Check each line of the records below and collect those that include the word "object".
** START OF LISTED ENTRIES **
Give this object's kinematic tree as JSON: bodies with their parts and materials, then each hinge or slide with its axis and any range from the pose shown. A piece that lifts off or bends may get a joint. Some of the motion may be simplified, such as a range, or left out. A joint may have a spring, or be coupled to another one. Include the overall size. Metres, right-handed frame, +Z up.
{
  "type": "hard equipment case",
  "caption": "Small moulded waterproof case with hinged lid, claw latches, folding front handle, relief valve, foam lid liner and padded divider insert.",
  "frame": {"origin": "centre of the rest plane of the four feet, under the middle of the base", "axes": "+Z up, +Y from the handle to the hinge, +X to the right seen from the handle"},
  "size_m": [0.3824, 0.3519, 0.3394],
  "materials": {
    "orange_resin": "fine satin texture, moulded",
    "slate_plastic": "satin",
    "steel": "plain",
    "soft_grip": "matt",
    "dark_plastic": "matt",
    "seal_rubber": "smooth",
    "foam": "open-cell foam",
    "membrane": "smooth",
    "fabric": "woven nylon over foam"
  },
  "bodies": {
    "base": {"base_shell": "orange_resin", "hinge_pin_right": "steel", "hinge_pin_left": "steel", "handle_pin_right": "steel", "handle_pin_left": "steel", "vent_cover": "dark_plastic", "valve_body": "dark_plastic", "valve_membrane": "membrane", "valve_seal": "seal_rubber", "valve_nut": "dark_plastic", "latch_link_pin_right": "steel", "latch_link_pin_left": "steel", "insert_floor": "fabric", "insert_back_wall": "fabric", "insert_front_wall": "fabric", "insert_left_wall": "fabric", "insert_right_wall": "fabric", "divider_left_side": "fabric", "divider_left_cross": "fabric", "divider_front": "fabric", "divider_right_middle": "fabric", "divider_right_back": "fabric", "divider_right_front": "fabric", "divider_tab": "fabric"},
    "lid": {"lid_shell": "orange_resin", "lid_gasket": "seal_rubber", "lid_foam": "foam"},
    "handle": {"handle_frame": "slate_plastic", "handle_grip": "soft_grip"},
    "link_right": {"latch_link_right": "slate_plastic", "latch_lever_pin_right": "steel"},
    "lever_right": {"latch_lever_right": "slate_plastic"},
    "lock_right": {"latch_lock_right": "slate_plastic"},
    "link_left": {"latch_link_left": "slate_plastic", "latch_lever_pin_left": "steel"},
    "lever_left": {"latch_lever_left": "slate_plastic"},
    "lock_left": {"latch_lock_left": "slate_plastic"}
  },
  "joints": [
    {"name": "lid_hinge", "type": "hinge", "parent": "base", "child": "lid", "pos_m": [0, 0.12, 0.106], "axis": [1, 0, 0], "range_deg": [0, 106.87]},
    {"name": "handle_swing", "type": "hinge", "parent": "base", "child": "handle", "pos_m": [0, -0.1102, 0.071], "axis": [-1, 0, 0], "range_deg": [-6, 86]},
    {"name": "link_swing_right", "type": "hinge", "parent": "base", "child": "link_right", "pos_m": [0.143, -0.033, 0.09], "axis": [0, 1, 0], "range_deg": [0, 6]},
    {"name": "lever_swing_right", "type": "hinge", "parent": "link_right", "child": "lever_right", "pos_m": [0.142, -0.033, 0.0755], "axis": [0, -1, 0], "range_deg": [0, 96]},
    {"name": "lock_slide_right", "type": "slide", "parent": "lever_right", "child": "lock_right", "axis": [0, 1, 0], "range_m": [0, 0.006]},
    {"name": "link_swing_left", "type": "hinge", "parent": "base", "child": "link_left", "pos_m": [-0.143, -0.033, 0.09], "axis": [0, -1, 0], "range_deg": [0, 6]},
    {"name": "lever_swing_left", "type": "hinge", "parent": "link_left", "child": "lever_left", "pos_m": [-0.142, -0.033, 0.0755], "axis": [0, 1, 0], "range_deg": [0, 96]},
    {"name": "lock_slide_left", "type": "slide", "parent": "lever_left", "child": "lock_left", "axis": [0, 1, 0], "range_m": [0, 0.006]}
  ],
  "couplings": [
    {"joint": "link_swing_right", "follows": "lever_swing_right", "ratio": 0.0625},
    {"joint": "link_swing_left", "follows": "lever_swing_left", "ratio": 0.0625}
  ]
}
** END OF LISTED ENTRIES **
** START OF LISTED ENTRIES **
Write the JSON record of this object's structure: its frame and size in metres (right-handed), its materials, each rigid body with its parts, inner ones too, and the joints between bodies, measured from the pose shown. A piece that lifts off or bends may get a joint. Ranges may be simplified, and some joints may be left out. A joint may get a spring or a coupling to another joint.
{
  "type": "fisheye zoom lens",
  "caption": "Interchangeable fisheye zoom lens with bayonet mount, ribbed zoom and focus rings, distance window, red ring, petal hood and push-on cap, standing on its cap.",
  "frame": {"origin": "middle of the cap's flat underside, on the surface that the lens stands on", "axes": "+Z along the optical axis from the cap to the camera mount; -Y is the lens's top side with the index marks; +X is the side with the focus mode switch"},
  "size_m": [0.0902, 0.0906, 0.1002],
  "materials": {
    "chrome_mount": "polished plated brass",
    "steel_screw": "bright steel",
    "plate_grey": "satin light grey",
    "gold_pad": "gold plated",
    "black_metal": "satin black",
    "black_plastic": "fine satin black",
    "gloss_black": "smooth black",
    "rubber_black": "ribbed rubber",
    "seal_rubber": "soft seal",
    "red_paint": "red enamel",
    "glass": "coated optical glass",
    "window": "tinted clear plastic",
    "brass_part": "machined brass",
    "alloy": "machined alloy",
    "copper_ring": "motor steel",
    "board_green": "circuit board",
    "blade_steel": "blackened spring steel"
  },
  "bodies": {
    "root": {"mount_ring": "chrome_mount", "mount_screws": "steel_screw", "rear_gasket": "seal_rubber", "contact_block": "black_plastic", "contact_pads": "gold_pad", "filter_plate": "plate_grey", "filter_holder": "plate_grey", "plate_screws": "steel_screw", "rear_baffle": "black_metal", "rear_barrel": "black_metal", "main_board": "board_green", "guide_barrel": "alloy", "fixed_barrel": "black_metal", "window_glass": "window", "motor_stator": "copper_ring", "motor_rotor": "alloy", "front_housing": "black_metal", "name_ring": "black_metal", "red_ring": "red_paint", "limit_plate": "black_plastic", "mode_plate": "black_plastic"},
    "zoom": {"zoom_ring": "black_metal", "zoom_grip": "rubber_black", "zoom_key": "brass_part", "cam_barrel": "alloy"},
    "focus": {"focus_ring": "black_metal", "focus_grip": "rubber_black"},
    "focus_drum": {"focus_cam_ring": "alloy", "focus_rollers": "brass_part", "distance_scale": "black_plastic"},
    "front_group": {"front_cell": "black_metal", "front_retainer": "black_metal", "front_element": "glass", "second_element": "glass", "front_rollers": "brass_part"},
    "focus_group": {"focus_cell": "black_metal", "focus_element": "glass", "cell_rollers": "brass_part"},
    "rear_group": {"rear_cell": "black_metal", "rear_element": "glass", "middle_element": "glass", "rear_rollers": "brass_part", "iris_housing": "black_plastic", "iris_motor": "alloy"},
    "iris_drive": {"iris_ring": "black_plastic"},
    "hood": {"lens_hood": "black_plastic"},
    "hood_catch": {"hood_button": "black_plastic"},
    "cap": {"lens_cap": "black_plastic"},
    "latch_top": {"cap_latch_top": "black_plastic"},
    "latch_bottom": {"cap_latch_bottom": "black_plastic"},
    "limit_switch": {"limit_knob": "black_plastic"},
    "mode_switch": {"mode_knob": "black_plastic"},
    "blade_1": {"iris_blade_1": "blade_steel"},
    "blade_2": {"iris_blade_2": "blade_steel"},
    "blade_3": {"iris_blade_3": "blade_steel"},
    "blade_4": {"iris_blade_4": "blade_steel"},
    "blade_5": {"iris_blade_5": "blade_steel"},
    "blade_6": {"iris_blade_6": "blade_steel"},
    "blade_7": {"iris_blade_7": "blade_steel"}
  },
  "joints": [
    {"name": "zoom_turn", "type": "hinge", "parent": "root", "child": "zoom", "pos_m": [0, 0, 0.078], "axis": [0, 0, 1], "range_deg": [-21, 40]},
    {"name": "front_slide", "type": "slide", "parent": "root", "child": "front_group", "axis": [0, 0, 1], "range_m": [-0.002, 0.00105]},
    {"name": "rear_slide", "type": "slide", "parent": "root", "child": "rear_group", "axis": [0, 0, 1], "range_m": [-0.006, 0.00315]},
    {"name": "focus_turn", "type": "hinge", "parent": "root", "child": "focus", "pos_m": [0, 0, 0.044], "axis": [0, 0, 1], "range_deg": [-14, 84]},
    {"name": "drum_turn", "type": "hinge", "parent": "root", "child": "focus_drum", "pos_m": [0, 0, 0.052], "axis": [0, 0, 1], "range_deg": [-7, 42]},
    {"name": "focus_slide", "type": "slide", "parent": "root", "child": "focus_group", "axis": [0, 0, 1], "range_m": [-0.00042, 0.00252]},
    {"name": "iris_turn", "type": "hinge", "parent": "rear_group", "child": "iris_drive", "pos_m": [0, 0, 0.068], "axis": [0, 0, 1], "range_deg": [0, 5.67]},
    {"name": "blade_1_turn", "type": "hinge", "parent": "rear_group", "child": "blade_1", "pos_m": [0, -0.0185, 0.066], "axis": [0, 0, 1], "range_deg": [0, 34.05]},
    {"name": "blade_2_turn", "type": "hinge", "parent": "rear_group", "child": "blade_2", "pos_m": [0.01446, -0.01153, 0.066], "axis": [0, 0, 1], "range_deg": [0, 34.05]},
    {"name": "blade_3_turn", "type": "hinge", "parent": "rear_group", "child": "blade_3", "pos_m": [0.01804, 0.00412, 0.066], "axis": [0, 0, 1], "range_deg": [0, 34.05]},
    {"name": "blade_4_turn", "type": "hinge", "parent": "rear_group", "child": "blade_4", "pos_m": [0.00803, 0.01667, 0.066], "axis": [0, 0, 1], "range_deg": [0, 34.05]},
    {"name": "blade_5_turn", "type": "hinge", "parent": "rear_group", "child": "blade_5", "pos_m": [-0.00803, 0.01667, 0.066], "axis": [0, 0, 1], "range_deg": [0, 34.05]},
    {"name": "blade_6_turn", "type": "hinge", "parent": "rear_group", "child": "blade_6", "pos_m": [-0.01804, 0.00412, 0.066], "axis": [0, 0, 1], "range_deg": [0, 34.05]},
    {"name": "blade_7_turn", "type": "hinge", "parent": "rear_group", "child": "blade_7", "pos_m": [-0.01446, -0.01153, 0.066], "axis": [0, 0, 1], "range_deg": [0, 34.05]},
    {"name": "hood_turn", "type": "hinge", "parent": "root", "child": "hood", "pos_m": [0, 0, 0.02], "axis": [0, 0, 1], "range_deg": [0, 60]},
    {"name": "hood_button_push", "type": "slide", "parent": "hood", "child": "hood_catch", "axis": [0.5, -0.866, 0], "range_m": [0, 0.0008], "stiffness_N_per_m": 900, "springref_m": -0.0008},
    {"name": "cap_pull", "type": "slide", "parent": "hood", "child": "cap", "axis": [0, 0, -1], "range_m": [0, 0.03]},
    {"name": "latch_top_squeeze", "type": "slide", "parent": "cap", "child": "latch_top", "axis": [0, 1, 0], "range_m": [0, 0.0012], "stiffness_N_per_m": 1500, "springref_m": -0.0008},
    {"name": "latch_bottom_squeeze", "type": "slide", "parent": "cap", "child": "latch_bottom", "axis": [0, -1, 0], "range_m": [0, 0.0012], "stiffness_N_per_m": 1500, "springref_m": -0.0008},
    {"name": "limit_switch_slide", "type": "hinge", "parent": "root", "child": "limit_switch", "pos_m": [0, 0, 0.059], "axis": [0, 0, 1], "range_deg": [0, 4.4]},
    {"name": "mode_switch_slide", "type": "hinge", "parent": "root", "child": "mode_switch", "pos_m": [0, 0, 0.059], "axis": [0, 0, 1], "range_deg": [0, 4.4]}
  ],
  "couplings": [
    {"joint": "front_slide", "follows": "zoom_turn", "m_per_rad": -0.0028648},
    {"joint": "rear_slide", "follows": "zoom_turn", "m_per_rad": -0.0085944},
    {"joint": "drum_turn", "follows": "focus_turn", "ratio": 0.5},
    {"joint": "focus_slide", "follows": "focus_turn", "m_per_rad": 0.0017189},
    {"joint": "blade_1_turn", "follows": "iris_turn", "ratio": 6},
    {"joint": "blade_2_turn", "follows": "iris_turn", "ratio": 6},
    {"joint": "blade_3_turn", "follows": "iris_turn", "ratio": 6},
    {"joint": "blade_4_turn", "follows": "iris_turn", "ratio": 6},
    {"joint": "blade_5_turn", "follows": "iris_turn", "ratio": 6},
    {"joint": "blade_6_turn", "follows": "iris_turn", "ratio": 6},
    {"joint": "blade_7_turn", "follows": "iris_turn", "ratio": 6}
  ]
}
** END OF LISTED ENTRIES **
* TASK RESPONSE *
Give this object's kinematic tree as JSON: bodies with their parts and materials, then each hinge or slide with its axis and any range from the pose shown. A piece that lifts off or bends may get a joint. Some of the motion may be simplified, such as a range, or left out. A joint may have a spring, or be coupled to another one. Include the overall size. Metres, right-handed frame, +Z up.
Write the JSON record of this object's structure: its frame and size in metres (right-handed), its materials, each rigid body with its parts, inner ones too, and the joints between bodies, measured from the pose shown. A piece that lifts off or bends may get a joint. Ranges may be simplified, and some joints may be left out. A joint may get a spring or a coupling to another joint.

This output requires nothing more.